Leur vocation ? Pour certains, DEMO sera un « démonstrateur pré-industriel » ; pour d'autres, un quasi-prototype ne nécessitant pas d'étape supplémentaire avant le passage à l'échelle industrielle.

Dans ce paysage, un projet se distingue de tous les autres — c'est le DEMO (ou plutôt le pré-DEMO) russe, une machine « hybride » conjuguant dans une même installation le principe de la fusion et celui de la fission.

Un peu de physique pour comprendre : la réaction de fusion telle qu'elle sera mise en œuvre dans ITER et les machines qui lui succéderont produit un neutron porteur d'une très grande énergie. C'est l'impact de ce neutron sur les parois internes de la machine qui génère la chaleur à l'origine de la production d'électricité.

Certains physiciens considèrent que ce neutron mériterait d'être mieux utilisé. Ils envisagent de mettre son énergie à contribution pour produire, par interaction avec des éléments lourds tels que le thorium ou l'uranium appauvri, du combustible nucléaire destiné aux réacteurs conventionnels, et pour « brûler » les déchets radioactifs de ces mêmes réacteurs.

C'est cette piste que les Russes explorent aujourd'hui.

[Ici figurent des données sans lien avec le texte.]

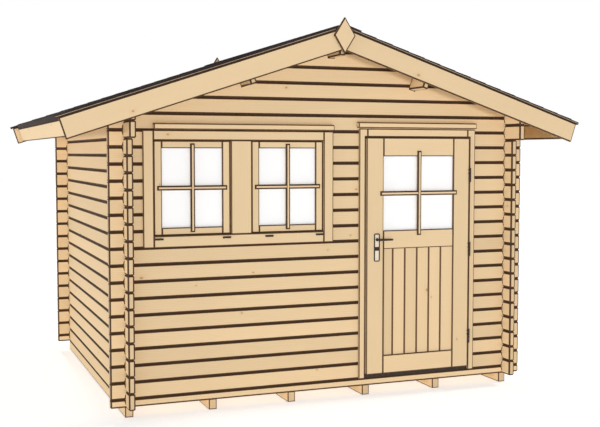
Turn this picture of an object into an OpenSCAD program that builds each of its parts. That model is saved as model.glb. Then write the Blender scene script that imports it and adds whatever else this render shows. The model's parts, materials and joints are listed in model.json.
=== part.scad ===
// Log-built garden house with a glazed door and a double window.
// The origin is the middle of the footprint at ground level, the front faces -Y and +Z is up.

/* [House] */
// Width over the outer faces of the side walls
house_w = 3200; // [2900:10:3600]
// Depth over the outer faces of the front and rear walls
house_d = 2800; // [2000:10:4000]

/* [Bearers and floor] */
// Height of a foundation bearer
bearer_h = 80; // [60:5:120]
// Width of a foundation bearer
bearer_w = 60; // [50:5:80]
// Number of foundation bearers
bearer_count = 6; // [4:1:8]
// Setback of the bearer ends from the front and rear wall faces
bearer_setback = 30; // [0:5:35]
// Thickness of the floor boards
floor_t = 19; // [16:1:28]
// Expansion gap between the floor and the walls
floor_gap = 2; // [1:0.5:5]

/* [Logs] */
// Thickness of a wall log
log_t = 48; // [42:1:60]
// Height that one log covers
log_h = 121; // [115:1:130]
// Length of a log end beyond the crossing wall
log_end = 110; // [80:5:150]
// Depth of the bevel along the log edges
log_bevel = 8; // [3:0.5:9]
// Clearance between stacked logs and in their notches
log_fit = 0.3; // [0.2:0.05:0.5]
// Number of full logs in a side wall below its bevelled top log
side_logs = 17; // [17:1:18]
// Height of the bevelled top log at the outer wall face
top_log_h = 151; // [140:1:190]

/* [Roof] */
// Slope of the roof
roof_slope = 18.3; // [17:0.1:20]
// Overhang of the roof boards beyond the front and rear wall faces
verge = 220; // [180:5:260]
// Overhang of the barge boards beyond the side walls at their top corner
barge_reach = 480; // [420:5:560]
// Height of a barge board
barge_h = 155; // [140:5:180]
// Thickness of the barge and fascia boards
barge_t = 22; // [18:1:28]
// Distance from the end of a barge board to the face of the eave fascia
fascia_inset = 50; // [30:5:70]
// Height of the eave fascia
fascia_h = 128; // [100:2:135]
// Thickness of the roof boards
deck_t = 19; // [16:1:28]
// Thickness of the roof covering
felt_t = 20; // [8:1:24]
// Overhang of the roof covering beyond the ends of the barge boards
felt_lip = 18; // [5:1:30]
// Thickness of the covering where it is folded down over the eave
felt_fold = 5; // [3:0.5:8]
// Height of a purlin, square to the slope
purlin_h = 170; // [150:5:190]
// Distance of a side purlin from the ridge, along the slope
purlin_s = 793; // [700:1:900]
// Height of the ridge purlin
ridge_purlin_h = 180; // [150:5:200]
// Width of the diamond board at the top of the gable
finial_w = 172; // [140:2:200]
// Height of the diamond board
finial_h = 274; // [240:2:300]
// Height of the middle of the diamond board below the top of the ridge
finial_drop = 58; // [40:1:80]

/* [Door] */
// Share of the front wall's free width that lies to the right of the door
door_share = 0.4877; // [0.3:0.0001:0.6]
// Width over the door frame
door_frame_w = 1030; // [950:2:1050]
// Width of the frame around the door
door_casing_w = 50; // [46:1:55]
// Rise of the door frame's top above the window's
door_head_lap = 24.5; // [15.5:0.5:30.5]
// Height of the visible frame above the door
door_head_h = 62; // [50:1:65]
// Gap between the door and its frame
door_gap = 9; // [6:0.5:10]
// Gap above and below the door
door_end_gap = 7; // [5.5:0.5:9]
// Thickness of the door
door_t = 40; // [38:1:45]
// Distance of the door face in front of the frame face
door_proud = 10; // [5:1:12]
// Width of a door stile or rail
stile_w = 145; // [120:1:155]
// Height of the glazed opening in the door
door_glass_h = 582; // [500:2:620]
// Height of the sill strip below the door
sill_h = 24; // [18:1:28]

/* [Window] */
// Share of the front wall's free width that lies to the left of the window
window_share = 0.1948; // [0.18:0.0001:0.25]
// Width over the window frame
window_w = 1477; // [1430:1:1490]
// Course on which the window stands, counted from the half log up
window_course = 9; // [8:1:11]
// Width of the boards at the two ends of the window
window_casing_w = 78; // [70:1:85]
// Width of the board between the two sashes
mullion_w = 160; // [140:2:180]
// Height of the board above the sashes
window_head_h = 71; // [60:1:80]
// Height of the board below the sashes
window_rail_h = 84; // [75:1:90]
// Gap around a sash
sash_gap = 5; // [3:0.5:6]
// Width of a sash stile
sash_stile_w = 58; // [50:1:65]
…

Telle qu'ils l'ont présentée à Monaco, leur machine sera un réacteur hybride, baptisé DEMO-FNS (pour Fusion Neutron Source) au cœur duquel un petit tokamak (R=1,9m) générera les neutrons nécessaires à la production de combustible nucléaire et à la transmutation des déchets radioactifs.

Dans la conception de ces différentes machines, rien, toutefois, n'est encore figé — c'est le retour d'expérience d'ITER qui dessinera les différents visages de DEMO.